EXERCISE REQUIREMENTS — Write out all of the data exactly as it appears.

________________

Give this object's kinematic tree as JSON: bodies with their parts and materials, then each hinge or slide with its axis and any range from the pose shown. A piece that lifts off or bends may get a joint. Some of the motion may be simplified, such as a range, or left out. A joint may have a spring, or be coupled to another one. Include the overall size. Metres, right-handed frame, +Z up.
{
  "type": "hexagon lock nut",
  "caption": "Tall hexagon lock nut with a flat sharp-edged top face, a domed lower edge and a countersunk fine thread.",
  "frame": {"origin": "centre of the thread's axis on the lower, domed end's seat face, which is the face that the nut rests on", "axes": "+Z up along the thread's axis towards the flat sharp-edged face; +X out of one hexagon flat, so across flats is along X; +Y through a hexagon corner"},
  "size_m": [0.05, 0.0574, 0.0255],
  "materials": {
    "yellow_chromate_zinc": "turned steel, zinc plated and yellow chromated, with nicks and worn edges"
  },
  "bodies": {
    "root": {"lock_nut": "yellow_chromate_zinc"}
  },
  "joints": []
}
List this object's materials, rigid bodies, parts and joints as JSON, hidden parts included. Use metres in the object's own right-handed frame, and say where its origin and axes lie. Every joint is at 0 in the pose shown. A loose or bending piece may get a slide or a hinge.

________________

EXERCISE SOLUTION —
Give this object's kinematic tree as JSON: bodies with their parts and materials, then each hinge or slide with its axis and any range from the pose shown. A piece that lifts off or bends may get a joint. Some of the motion may be simplified, such as a range, or left out. A joint may have a spring, or be coupled to another one. Include the overall size. Metres, right-handed frame, +Z up.
{
  "type": "hexagon lock nut",
  "caption": "Tall hexagon lock nut with a flat sharp-edged top face, a domed lower edge and a countersunk fine thread.",
  "frame": {"origin": "centre of the thread's axis on the lower, domed end's seat face, which is the face that the nut rests on", "axes": "+Z up along the thread's axis towards the flat sharp-edged face; +X out of one hexagon flat, so across flats is along X; +Y through a hexagon corner"},
  "size_m": [0.05, 0.0574, 0.0255],
  "materials": {
    "yellow_chromate_zinc": "turned steel, zinc plated and yellow chromated, with nicks and worn edges"
  },
  "bodies": {
    "root": {"lock_nut": "yellow_chromate_zinc"}
  },
  "joints": []
}
List this object's materials, rigid bodies, parts and joints as JSON, hidden parts included. Use metres in the object's own right-handed frame, and say where its origin and axes lie. Every joint is at 0 in the pose shown. A loose or bending piece may get a slide or a hinge.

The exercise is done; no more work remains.